Work to complete ▸
Emit an exact copy of the lines running from the start of the records to the line containing "bead_proud = 0.02;", both included.

## START Stored rows

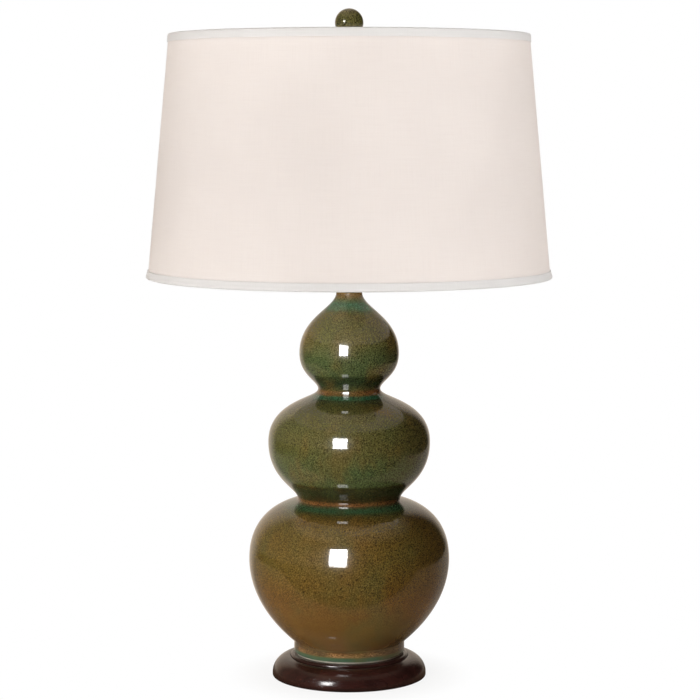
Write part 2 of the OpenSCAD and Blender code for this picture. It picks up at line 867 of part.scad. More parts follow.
// The runs of wire meet end to end, and each joint is closed by a bead a hair wider than the wire
wire_joints = [
    [saddle_w / 2, leg_h],
    [saddle_w / 2 + bend_low * (1 - cos(lean_out)), leg_h + bend_low * sin(lean_out)],
    [shoulder_x, shoulder_z],
    [top_x, harp_h]
];
bead_proud = 0.02;

module harp_half() {
    translate([saddle_w / 2, 0, 0])
        cylinder(d = harp_wire_d, h = leg_h);
    for (p = wire_joints)
        translate([p[0], 0, p[1]])
            sphere(r = harp_wire_d / 2 + bead_proud);
    wire_bend([saddle_w / 2 + bend_low, leg_h], bend_low, 180 - lean_out, 180);
    wire_bend([harp_w / 2 - bend_side, side_z], bend_side, -lean_out, side_over);
    wire_bend([top_x, harp_h - bend_top], bend_top, side_over, 90);
}

module harp_wire() {
    color("#c3a868")
        translate([0, 0, harp_foot_z])
            union() {
                harp_half();
                mirror([1, 0, 0])
                    harp_half();
                translate([-top_x, 0, harp_h])
                    rotate([0, 90, 0])
                        cylinder(d = harp_wire_d, h = 2 * top_x);
            }
}

crown_half = 8;
crown_wide = 9;
stud_neck_r = 2.4;
rivet_t = 1.2;

// The crown straddles the top wire, so that the stud's riveted end has room to turn
module harp_crown() {
    grip_wall = 1.1;
    grip_r = harp_wire_d / 2 + grip_wall;
    leg = 1.4;
    color("#b99a55")
        difference() {
            union() {
                translate([-crown_half, -crown_wide / 2, crown_z])
                    cube([2 * crown_half, crown_wide, crown_t]);
                for (s = [-1, 1])
                    translate([s * (crown_half - leg / 2), 0, 0]) {
                        translate([-leg / 2, -grip_r, harp_top_z])
                            cube([leg, 2 * grip_r, crown_z - harp_top_z + EPS]);
                        translate([-leg / 2, 0, harp_top_z])
                            rotate([0, 90, 0])
                                cylinder(r = grip_r, h = leg);
                    }
            }
            translate([-2 * crown_half, 0, harp_top_z])
                rotate([0, 90, 0])
                    cylinder(r = harp_wire_d / 2 + run, h = 4 * crown_half);
            translate([0, 0, crown_z - EPS])
                cylinder(r = stud_neck_r + run, h = crown_t + 2 * EPS);
        }
}

module harp_stud() {
    rivet_r = 3.6;
    edge = 0.5;
    collar_r = 6;
    tip = 0.8;
    rivet_z = crown_z - run;
    color("#c6a558")
        rotate_extrude()
            polygon([
                [0, rivet_z - rivet_t], [rivet_r - edge, rivet_z - rivet_t],
                [rivet_r, rivet_z - edge], [rivet_r, rivet_z], [stud_neck_r, rivet_z],
                [stud_neck_r, collar_z], [collar_r, collar_z], [collar_r, hub_z], [stud_d / 2, hub_z],
                [stud_d / 2, hub_z + stud_h - tip], [stud_d / 2 - tip, hub_z + stud_h],
                [0, hub_z + stud_h]
            ]);
}

// A sleeve drops over the harp's wire and the saddle's ear together
module locking_sleeve() {
    wire_out = saddle_w / 2 + harp_wire_d / 2;
    middle = (ear_in + wire_out) / 2;
    half = (wire_out - ear_in) / 2;
    bore = norm([half, ear_w / 2]) + loose;
    flare = 0.5;
    flare_h = 1.5;
    tip = 1;
    wide = bore + sleeve_t;
    color("#b9bcc0")
        translate([middle, 0, harp_foot_z])
            rotate_extrude()
                polygon([
                    [bore, 0], [wide + flare, 0], [wide + flare, flare_h], [wide, 2 * flare_h],
                    [wide, sleeve_h - tip], [wide - sleeve_t / 2, sleeve_h], [bore, sleeve_h]
                ]);
}

module sleeve_right() {
    locking_sleeve();
}

module sleeve_left() {
    mirror([1, 0, 0])
        locking_sleeve();
}

// Shade
function shade_r(z) =
    shade_bottom_d / 2 + (shade_top_d - shade_bottom_d) / 2 * (z - shade_bottom_z) / shade_h;
glue = 0.15;           // between the shade's layers, and under its trims
shade_wall = fabric_t + glue + backing_t;
ring_in = shade_wall + fit + ring_wire_d / 2;      // ring wire's middle, inside the outer face
ring_edge = ring_wire_d / 2 + 0.4;                 // and back from the shade's edge
top_ring_z = shade_top_z - ring_edge;
bottom_ring_z = shade_bottom_z + ring_edge;
top_ring_r = shade_r(top_ring_z) - ring_in;
bottom_ring_r = shade_r(bottom_ring_z) - ring_in;

// A conical skin whose outer face lies a given depth inside the shade's outer face
module shade_skin(depth, t) {
    rotate_extrude()
        polygon([
            [shade_r(shade_bottom_z) - depth - t, shade_bottom_z],
            [shade_r(shade_bottom_z) - depth, shade_bottom_z],
            [shade_r(shade_top_z) - depth, shade_top_z],
            [shade_r(shade_top_z) - depth - t, shade_top_z]
        ]);
}

module shade_fabric() {
    color("#efe8e2")
        shade_skin(0, fabric_t);
}

module shade_backing() {
    color("#f6f2ec")
        shade_skin(fabric_t + glue, backing_t);
}

// The folded trim's section, from its outer hem over the edge and the ring wire to its inner hem.
// Each point is [out from the shade's face, back from its edge]. up is 1 at the upper edge and -1
// at the lower one, and roll is how far the fold stands out beyond the hem.
function trim_section(edge_z, up, roll) =
    let (
        hem_out = glue + trim_t,
        hem_in = -(shade_wall + fit),
        short = 2,
        fold_r = ring_edge + glue,
        outer_r = fold_r + trim_t,
        nose = 1,
        round_out = hem_out + roll + nose,
        round_up = nose + hem_out,
        face = [[hem_out, trim_h], [hem_out + roll / 2, trim_h * 0.6], [hem_out + roll, trim_h * 0.3]],
        over = [for (a = [0:15:90]) [round_out * cos(a) - nose, nose - round_up * sin(a)]],
        outer_turn = [for (a = [90:15:180]) [outer_r * cos(a) - ring_in, ring_edge - outer_r * sin(a)]],
        inner_turn = [for (a = [180:-15:90]) [fold_r * cos(a) - ring_in, ring_edge - fold_r * sin(a)]],
        hem = [[hem_in - trim_t, trim_h - short], [hem_in, trim_h - short]],
        back = [[glue, -glue], [glue, trim_h]]
    )
    [
        for (p = concat(face, over, outer_turn, hem, inner_turn, back))
            let (z = edge_z - up * p[1]) [shade_r(z) + p[0], z]
    ];

arm_r = arm_d / 2;
arm_z = hub_z + hub_t / 2;
arm_bend = 6;
weld = 0.4;            // depth of the arm's weld in the ring wire
arm_end_r = top_ring_r - ring_wire_d / 2 - arm_r + weld;

// The inner hem is notched where each arm comes up to the ring
module shade_top_trim() {
    reach = 4;
    depth = trim_h + 1;
    color("#e9e3dd")
        difference() {
            rotate_extrude()
                polygon(trim_section(shade_top_z, 1, top_roll));
            for (i = [0:arm_n - 1])
                rotate([0, 0, 90 + i * 360 / arm_n])
                    translate([arm_end_r - arm_r - reach, -arm_r - loose, shade_top_z - depth])
                        cube([arm_d + reach + loose + weld, arm_d + 2 * loose,
                            depth - ring_edge + ring_wire_d / 2]);
        }
}

module shade_bottom_trim() {
    color("#e9e3dd")
        rotate_extrude()
            polygon(trim_section(shade_bottom_z, -1, bottom_roll));
}

module ring_wire(r, z) {
    translate([0, 0, z])
        rotate_extrude()
            translate([r, 0])
                circle(d = ring_wire_d, $fn = 32);
}

// An arm runs level from the hub, then turns up to the ring it is welded to
module spider_arm() {
    start = hub_d / 2 - arm_r;
    translate([start, 0, arm_z])
        rotate([0, 90, 0])
            cylinder(r = arm_r, h = arm_end_r - arm_bend - start);
    translate([arm_end_r - arm_bend, 0, arm_z + arm_bend])
        rotate([90, 0, 0])
            rotate([0, 0, -90])
                rotate_extrude(angle = 90)
                    translate([arm_bend, 0])
                        circle(r = arm_r);
    translate([arm_end_r, 0, arm_z + arm_bend])
        cylinder(r = arm_r, h = top_ring_z - arm_z - arm_bend);
}

module shade_spider() {
    color("#d9d6ce")
        difference() {
            union() {
                ring_wire(top_ring_r, top_ring_z);
                for (i = [0:arm_n - 1])
                    rotate([0, 0, 90 + i * 360 / arm_n])
                        spider_arm();
                translate([0, 0, hub_z])
                    cylinder(d = hub_d, h = hub_t);
            }
            translate([0, 0, hub_z - EPS])
                cylinder(r = stud_d / 2 + hub_gap, h = hub_t + 2 * EPS);
        }
}

module shade_bottom_ring() {
    color("#d9d6ce")
        ring_wire(bottom_ring_r, bottom_ring_z);
}

// Finial: a turned brass collar, threaded inside, with the ball cemented on its spigot
spigot_r = 4.6;
spigot_h = 7;

module finial_collar() {
    r = finial_base_d / 2;
    bore = stud_d / 2 + thread_gap + fit;
    top = finial_neck_h;
    foot = 1.4;
    ledge = 0.8;
    lip = 0.5;
    lip_h = 1;
    waist = 1.6;
    color("#b8933f")
        translate([0, 0, finial_z])
            rotate_extrude()
                polygon(concat(
                    [[bore, 0], [r, 0], [r, foot]],
                    arc([r - ledge, top / 2], waist, top / 2 - foot - ledge, 270, 90, 12),
                    arc([r - ledge, top - lip_h], lip, lip_h, -90, 90, 8),
                    [[spigot_r, top], [spigot_r, top + spigot_h], [0, top + spigot_h],
                     [0, finial_thread], [bore, finial_thread]]
                ));
}

module finial_ball() {
    seat = finial_z + finial_neck_h;
    color("#4b4a26")
        difference() {
            translate([0, 0, ball_z])
                sphere(d = ball_d);
            translate([0, 0, seat - ball_d])
                cylinder(d = 2 * ball_d, h = ball_d);
            translate([0, 0, seat - EPS])
                cylinder(r = spigot_r + fit, h = spigot_h + fit + EPS);
        }
}

felt_pad();
wood_base();
outlet_bush();
flat_washer();
lock_washer();
hex_nut();
lamp_pipe();
ceramic_body();
vase_cap();
neck_spacer();
harp_saddle();
holder_cap();
set_screw();
holder_shell();
fibre_liner();
switch_body();
screw_shell();
centre_contact();
terminal_screws();
switch_shaft();
switch_knob();
bulb_glass();
bulb_cap();
bulb_insulator();
bulb_contact();
harp_wire();
harp_crown();
sleeve_left();
sleeve_right();
harp_stud();
shade_spider();
shade_bottom_ring();
shade_backing();
shade_fabric();
shade_top_trim();
shade_bottom_trim();
finial_collar();
finial_ball();
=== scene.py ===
import json
import math

import bpy
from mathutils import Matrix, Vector, noise

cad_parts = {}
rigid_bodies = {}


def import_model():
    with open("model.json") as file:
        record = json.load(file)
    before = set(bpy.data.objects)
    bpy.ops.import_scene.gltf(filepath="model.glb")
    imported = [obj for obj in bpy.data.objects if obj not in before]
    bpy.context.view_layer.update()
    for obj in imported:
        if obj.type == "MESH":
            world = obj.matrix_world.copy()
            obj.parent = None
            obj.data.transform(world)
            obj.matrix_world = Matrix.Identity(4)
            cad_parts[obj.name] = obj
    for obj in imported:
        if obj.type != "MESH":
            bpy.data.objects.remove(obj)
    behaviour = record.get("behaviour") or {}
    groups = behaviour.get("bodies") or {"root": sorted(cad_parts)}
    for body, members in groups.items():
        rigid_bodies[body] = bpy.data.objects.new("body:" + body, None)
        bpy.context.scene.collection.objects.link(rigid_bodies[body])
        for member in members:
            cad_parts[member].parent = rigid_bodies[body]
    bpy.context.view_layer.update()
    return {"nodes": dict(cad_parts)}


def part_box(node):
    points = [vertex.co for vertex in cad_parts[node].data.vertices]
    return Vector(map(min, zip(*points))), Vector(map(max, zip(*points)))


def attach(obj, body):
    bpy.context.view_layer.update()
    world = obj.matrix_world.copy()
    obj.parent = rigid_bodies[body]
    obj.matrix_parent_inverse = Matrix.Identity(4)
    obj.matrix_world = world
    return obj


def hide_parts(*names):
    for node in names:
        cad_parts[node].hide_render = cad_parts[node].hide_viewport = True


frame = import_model()
NODES = frame["nodes"]
MM = 0.001

# Camera, at the photograph's distance, height and tilt

IMAGE_PX = 700
FOCAL_PX = 2249
TILT = 0.1017
CAMERA_AT = (0.001, -2.708, 0.6758)
cam_data = bpy.data.cameras.new("camera")
cam_data.sensor_width = 36
cam_data.lens = FOCAL_PX / IMAGE_PX * cam_data.sensor_width
cam_data.clip_end = 60
camera = bpy.data.objects.new("camera", cam_data)
bpy.context.scene.collection.objects.link(camera)
camera.location = CAMERA_AT
camera.rotation_euler = (math.pi / 2 - TILT, 0, 0)
bpy.context.scene.camera = camera
bpy.context.scene.view_settings.view_transform = "Standard"


# Material building

def rgb(r, g, b):
    """A screen colour, 0 to 255 each, as linear values."""
    def lin(c):
        c /= 255
        return c / 12.92 if c <= 0.04045 else ((c + 0.055) / 1.055) ** 2.4
    return (lin(r), lin(g), lin(b), 1)


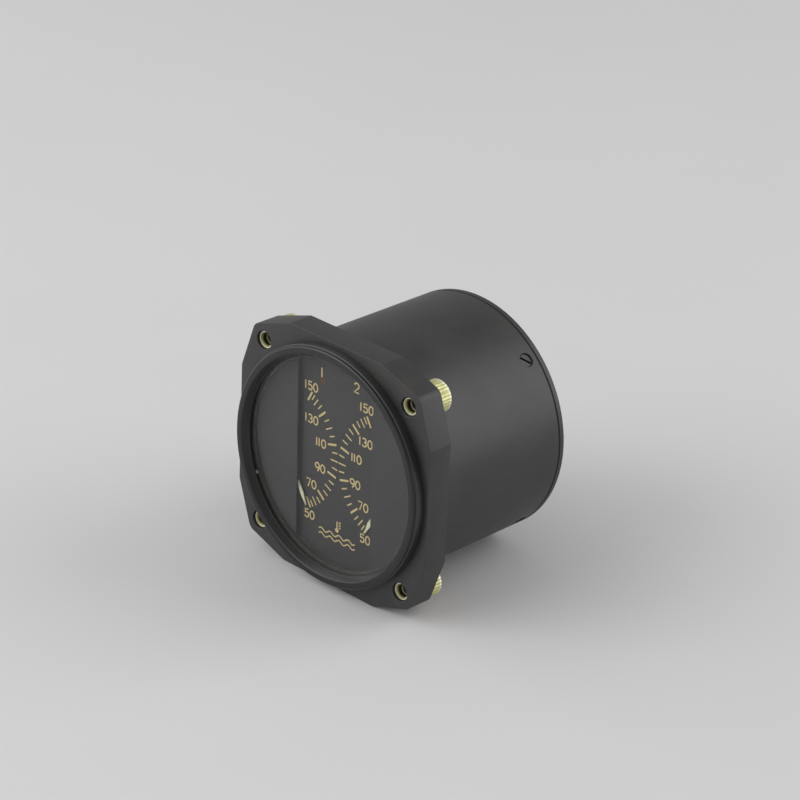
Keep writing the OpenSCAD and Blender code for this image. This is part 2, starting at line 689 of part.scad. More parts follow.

## END Stored rows

Complete answer ▸
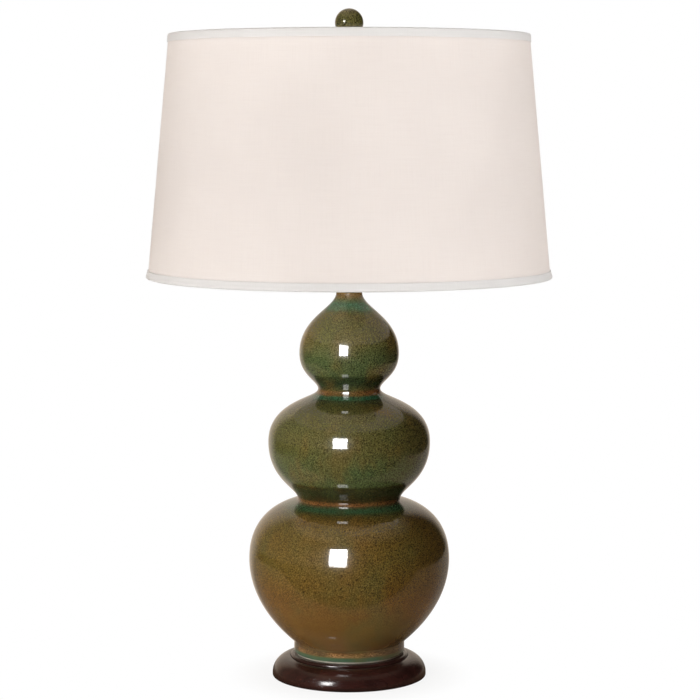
Write part 2 of the OpenSCAD and Blender code for this picture. It picks up at line 867 of part.scad. More parts follow.
// The runs of wire meet end to end, and each joint is closed by a bead a hair wider than the wire
wire_joints = [
    [saddle_w / 2, leg_h],
    [saddle_w / 2 + bend_low * (1 - cos(lean_out)), leg_h + bend_low * sin(lean_out)],
    [shoulder_x, shoulder_z],
    [top_x, harp_h]
];
bead_proud = 0.02;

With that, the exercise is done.